◆ Items ◆
---*---

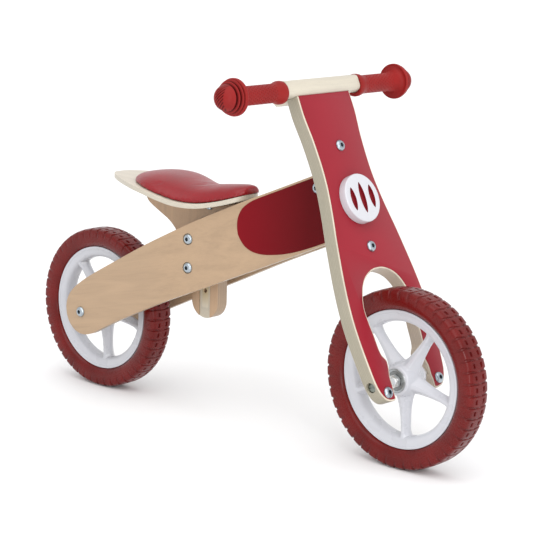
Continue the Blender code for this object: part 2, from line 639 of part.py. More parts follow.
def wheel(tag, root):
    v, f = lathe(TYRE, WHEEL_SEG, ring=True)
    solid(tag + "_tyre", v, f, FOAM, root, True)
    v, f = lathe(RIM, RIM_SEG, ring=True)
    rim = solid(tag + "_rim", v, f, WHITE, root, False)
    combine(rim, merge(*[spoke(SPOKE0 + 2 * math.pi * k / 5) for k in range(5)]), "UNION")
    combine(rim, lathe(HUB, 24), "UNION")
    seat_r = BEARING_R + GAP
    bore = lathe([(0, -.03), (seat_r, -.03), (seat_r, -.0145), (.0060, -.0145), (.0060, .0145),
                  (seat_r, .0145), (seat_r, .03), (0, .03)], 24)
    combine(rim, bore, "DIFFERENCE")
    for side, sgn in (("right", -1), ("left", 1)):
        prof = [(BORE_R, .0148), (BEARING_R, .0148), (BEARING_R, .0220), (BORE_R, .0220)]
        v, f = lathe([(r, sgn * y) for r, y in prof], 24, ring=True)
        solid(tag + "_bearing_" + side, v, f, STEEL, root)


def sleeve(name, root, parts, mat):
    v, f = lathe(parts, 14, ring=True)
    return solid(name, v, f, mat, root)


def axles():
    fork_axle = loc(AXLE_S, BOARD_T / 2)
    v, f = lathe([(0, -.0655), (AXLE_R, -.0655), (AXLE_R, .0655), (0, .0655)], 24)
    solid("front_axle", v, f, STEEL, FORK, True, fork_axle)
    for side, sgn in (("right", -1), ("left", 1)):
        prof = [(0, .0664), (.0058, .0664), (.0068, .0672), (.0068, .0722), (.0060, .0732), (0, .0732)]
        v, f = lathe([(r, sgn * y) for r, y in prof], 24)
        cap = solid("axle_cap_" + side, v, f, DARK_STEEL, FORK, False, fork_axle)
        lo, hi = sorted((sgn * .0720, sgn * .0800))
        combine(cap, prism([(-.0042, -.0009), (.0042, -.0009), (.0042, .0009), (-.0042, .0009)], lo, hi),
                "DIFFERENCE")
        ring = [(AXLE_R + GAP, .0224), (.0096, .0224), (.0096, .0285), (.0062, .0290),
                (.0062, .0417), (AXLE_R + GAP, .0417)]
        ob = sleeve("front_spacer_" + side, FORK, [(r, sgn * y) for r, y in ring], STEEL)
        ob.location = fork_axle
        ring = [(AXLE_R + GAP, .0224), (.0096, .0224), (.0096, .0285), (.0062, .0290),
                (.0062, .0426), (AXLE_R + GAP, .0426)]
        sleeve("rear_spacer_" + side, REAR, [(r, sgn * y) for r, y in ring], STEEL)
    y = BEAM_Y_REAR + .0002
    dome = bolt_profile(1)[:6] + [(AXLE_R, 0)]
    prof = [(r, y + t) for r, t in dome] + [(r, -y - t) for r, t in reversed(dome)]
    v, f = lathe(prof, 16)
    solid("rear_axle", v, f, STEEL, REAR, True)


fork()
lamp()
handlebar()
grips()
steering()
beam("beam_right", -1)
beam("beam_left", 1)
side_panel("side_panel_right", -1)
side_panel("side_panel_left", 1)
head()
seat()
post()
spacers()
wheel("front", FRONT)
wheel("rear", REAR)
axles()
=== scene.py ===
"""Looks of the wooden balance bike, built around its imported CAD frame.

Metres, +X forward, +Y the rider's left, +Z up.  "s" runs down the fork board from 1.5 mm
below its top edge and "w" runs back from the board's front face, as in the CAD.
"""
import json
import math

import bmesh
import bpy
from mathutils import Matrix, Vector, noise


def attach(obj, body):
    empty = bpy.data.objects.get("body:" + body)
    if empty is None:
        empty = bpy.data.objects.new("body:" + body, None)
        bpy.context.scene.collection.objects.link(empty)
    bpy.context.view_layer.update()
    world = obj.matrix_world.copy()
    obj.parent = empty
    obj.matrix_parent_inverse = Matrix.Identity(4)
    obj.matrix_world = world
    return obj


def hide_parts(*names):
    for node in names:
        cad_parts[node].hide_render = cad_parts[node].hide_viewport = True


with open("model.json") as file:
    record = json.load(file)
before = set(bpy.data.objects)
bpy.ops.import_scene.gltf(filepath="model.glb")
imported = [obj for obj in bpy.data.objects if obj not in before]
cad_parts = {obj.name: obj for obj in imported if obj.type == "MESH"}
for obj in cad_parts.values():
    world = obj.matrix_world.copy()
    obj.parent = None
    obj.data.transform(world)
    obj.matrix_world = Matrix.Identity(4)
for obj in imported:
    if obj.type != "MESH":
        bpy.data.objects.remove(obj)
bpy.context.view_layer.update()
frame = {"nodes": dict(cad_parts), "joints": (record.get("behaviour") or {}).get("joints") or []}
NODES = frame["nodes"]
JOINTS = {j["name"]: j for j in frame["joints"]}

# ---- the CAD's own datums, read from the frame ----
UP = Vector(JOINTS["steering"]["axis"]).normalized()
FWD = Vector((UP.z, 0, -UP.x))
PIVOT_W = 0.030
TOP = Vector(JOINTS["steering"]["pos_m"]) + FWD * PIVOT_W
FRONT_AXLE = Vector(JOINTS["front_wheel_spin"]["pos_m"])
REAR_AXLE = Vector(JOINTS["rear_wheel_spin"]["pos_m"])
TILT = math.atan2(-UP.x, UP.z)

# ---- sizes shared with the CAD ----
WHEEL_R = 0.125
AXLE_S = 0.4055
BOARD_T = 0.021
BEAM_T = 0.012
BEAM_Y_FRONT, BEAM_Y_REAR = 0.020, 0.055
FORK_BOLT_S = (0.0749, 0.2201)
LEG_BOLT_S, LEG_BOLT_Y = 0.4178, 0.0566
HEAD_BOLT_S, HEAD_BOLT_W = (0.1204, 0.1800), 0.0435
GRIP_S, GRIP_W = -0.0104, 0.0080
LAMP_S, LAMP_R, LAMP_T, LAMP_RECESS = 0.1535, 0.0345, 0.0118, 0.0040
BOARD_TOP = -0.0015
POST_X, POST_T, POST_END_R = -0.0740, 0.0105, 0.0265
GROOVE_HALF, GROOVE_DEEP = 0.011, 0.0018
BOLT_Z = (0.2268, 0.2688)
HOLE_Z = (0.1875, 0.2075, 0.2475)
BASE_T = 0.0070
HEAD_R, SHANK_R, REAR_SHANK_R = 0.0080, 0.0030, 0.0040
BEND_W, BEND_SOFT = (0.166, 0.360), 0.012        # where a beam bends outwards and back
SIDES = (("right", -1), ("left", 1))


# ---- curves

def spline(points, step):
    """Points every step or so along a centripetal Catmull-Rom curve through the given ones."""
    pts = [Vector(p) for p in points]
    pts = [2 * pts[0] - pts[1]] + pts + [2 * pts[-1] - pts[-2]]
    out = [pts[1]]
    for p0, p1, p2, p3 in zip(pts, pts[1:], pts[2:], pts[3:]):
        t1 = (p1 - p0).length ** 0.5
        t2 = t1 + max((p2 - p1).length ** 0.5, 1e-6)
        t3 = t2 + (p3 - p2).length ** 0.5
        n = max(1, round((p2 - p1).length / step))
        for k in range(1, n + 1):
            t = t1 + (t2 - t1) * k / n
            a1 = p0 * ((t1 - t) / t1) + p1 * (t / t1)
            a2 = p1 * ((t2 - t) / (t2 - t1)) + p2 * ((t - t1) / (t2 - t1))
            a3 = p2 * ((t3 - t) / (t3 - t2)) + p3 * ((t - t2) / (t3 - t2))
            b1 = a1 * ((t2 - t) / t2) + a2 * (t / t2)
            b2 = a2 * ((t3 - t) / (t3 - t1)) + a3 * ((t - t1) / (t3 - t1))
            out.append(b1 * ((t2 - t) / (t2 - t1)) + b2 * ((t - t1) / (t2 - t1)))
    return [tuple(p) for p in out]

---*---

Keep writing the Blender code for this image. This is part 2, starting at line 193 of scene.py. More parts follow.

---*---

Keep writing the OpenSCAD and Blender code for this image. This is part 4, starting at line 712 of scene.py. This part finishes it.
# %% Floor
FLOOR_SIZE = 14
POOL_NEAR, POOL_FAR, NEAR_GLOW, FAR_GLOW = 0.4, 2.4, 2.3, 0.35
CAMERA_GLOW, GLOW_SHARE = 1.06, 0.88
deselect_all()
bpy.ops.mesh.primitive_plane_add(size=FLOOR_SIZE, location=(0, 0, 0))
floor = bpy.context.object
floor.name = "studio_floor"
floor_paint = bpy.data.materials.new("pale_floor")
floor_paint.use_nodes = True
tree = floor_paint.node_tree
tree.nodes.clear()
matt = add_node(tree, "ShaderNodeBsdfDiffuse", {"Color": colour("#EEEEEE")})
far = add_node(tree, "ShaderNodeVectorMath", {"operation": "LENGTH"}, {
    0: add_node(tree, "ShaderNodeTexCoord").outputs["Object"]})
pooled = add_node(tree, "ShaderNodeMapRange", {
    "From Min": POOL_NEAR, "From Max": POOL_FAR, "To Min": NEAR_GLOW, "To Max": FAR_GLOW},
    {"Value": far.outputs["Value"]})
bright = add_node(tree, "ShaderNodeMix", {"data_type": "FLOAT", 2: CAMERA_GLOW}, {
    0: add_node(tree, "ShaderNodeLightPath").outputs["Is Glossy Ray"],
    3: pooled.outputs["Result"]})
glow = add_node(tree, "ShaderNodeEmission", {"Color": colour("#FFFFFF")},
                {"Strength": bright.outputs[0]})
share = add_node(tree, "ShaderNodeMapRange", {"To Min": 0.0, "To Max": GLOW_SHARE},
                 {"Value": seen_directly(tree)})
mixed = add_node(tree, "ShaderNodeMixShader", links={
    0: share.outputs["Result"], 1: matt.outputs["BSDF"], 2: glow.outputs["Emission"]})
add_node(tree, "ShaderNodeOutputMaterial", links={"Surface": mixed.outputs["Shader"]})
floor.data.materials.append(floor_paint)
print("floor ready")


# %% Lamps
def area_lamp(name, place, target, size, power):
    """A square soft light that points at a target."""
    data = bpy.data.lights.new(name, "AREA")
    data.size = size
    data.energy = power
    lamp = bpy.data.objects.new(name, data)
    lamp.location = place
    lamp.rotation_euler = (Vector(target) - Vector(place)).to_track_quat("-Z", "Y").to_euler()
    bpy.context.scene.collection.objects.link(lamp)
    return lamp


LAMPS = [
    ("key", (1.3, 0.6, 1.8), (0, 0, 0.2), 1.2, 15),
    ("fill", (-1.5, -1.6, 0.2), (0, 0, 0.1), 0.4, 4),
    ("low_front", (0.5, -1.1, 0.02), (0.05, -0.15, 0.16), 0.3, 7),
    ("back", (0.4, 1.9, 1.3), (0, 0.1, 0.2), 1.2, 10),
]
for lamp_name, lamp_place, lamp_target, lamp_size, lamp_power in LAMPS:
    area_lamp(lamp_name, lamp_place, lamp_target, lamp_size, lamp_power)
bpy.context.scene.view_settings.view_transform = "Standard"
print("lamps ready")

---*---

◆ What is required ◆
Begin with the line containing "Continue the Blender", end with the line containing "return solid(name, v, f, mat, root)", and transcribe exactly every line in that span, with nothing added.

◆ Reply ◆
Continue the Blender code for this object: part 2, from line 639 of part.py. More parts follow.
def wheel(tag, root):
    v, f = lathe(TYRE, WHEEL_SEG, ring=True)
    solid(tag + "_tyre", v, f, FOAM, root, True)
    v, f = lathe(RIM, RIM_SEG, ring=True)
    rim = solid(tag + "_rim", v, f, WHITE, root, False)
    combine(rim, merge(*[spoke(SPOKE0 + 2 * math.pi * k / 5) for k in range(5)]), "UNION")
    combine(rim, lathe(HUB, 24), "UNION")
    seat_r = BEARING_R + GAP
    bore = lathe([(0, -.03), (seat_r, -.03), (seat_r, -.0145), (.0060, -.0145), (.0060, .0145),
                  (seat_r, .0145), (seat_r, .03), (0, .03)], 24)
    combine(rim, bore, "DIFFERENCE")
    for side, sgn in (("right", -1), ("left", 1)):
        prof = [(BORE_R, .0148), (BEARING_R, .0148), (BEARING_R, .0220), (BORE_R, .0220)]
        v, f = lathe([(r, sgn * y) for r, y in prof], 24, ring=True)
        solid(tag + "_bearing_" + side, v, f, STEEL, root)


def sleeve(name, root, parts, mat):
    v, f = lathe(parts, 14, ring=True)
    return solid(name, v, f, mat, root)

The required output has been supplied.